Né de la constatation que la corruption s'organise en réseaux, que juges et parties sont souvent les mêmes ou en tout cas solidaires, que la justice exige un intervenant plus objectif, un mouvement populaire anti-corruption s'est levé pour réclamer la participation des citoyens à la lutte pour l'assainissement de la société décrétée par l'Etat. Le 6 / 11 / 1991, 19 habitants du quartier Mai Ðông à Hanoi, dont le vétéran invalide Triêu Cung, alias Ðông Nam Hà, 67 ans, envoyèrent une requête au parti local, proposant la création d'un "Comité de quartier chargé de la lutte contre la corruption". Elle n'obtint pas de réponse, mais Triêu Cung, têtu, créa de lui-même en février 1994 une "Ligue des mouvements anti-corruption de la ville de Hanoi" qui rencontra l'adhésion du petit peuple. Cette initiative téméraire en pays communiste ne pouvait être qu'une folie, et Triêu Cung fut embarqué par la police pour être interné 5 mois à l'hôpital psychiatrique où on lui administra de force une cure de 20 jours qui endommagea pour de bon sa mémoire.

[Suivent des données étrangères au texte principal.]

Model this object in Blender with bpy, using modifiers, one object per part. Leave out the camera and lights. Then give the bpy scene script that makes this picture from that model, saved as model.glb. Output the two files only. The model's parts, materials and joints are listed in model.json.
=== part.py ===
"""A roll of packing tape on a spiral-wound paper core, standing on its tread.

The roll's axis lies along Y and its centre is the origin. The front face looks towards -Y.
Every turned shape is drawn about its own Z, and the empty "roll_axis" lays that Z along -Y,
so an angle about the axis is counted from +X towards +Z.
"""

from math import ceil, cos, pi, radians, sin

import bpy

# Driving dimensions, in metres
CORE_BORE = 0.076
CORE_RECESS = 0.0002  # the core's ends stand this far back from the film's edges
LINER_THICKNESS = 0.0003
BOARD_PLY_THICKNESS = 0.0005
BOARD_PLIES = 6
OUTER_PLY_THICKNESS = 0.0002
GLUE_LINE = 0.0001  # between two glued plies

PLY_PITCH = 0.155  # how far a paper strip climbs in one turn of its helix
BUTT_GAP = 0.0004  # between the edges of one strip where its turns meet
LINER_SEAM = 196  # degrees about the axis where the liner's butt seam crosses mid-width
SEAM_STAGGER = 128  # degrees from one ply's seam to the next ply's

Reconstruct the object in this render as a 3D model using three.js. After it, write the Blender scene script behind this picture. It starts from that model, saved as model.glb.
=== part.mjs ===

En 1998, au tour des habitants de Thái Bình de vouloir se joindre à la lutte anti-corruption. Profitant des signes d'apaisement donnés par le parti à la suite de la grande révolte paysanne dans la province l'année auparavant, 8 personnes demandèrent au Comité provincial la permission de créer une "Association populaire contre la corruption". Leur lettre resta aussi sans réponse, mais l'idée d'une association fit son chemin. Le 2 / 9 / 2001, après avoir entendu le solennel discours de fête nationale de Nông Ðuc Manh où le premier secrétaire affirme qu' "il faut fermement protéger ceux qui s'opposent à la corruption car seulement ainsi ils osent agir", deux intellectuels, Pham Quê Duong et Trân Van Khuê, se sentent encouragés à fonder une "Association du peuple vietnamien soutenant le parti contre la corruption" ou en abrégé "Association du peuple vietnamien contre la corruption". La demande d'autorisation à peine envoyée aux autorités le 3 / 9, le 5 / 9 les deux signataires et plusieurs dizaines de leurs proches sont arrêtés, interrogés et menacés par la police. Et depuis, dès qu’ils se réunissent avec des amis, la police surgit et les disperse sauvagement, comme c'est le cas le 13 / 11 lors d'un repas de 200 intellectuels dans un restaurant de Hanoi.
A toute tentative des citoyens de s'immiscer dans la lutte anti-corruption, le pouvoir communiste réagit par le dédain ou, si c'est inopérant, par la violence. Avec les intellectuels dont les moyens et l'influence sont plus larges, la brutalité ne suffit pas, et le parti est obligé de justifier son attitude équivoque. D'où la campagne de presse le mois passé contre les éléments perturbateurs, complices des forces réactionnaires de l'étranger. Répondant à des voix réclamant la création de journaux indépendants pour dévoiler plus efficacement les cas de corruption, les media fustigent tout appel pour la liberté de presse comme un stratagème en vue de renverser le régime. C'est ainsi que des citoyens modèles, tous "fidèles de coeur et d'esprit au parti et à l'oncle Hô", se trouvent rejetés du côté des dissidents par haine de la corruption. A leur corps défendant, ils comprennent que le parti a manifestement l'intention de garder le monopole de la lutte contre la corruption, non tant pour y mettre fin que pour mieux la celer. La plupart de ses membres étant corrompus, s'il permet leur jugement et leur condamnation, sur qui s'appuiera-t-il pour asseoir sa domination ? Plus subtil que son ex-secrétaire général, le parti sait que ce n'est pas l'échec de la lutte anti-corruption qui sonne son propre glas, mais la réussite d'icelle. Déjà, pour les plus lucides pourfendeurs de la corruption, aucune amélioration de la situation ne peut se faire tant qu'existe le pouvoir actuel. Rejoignant les opposants, ils estiment désormais qu'une lutte réelle contre la corruption passe inéluctablement par le combat contre le parti unique, en faveur de la démocratie.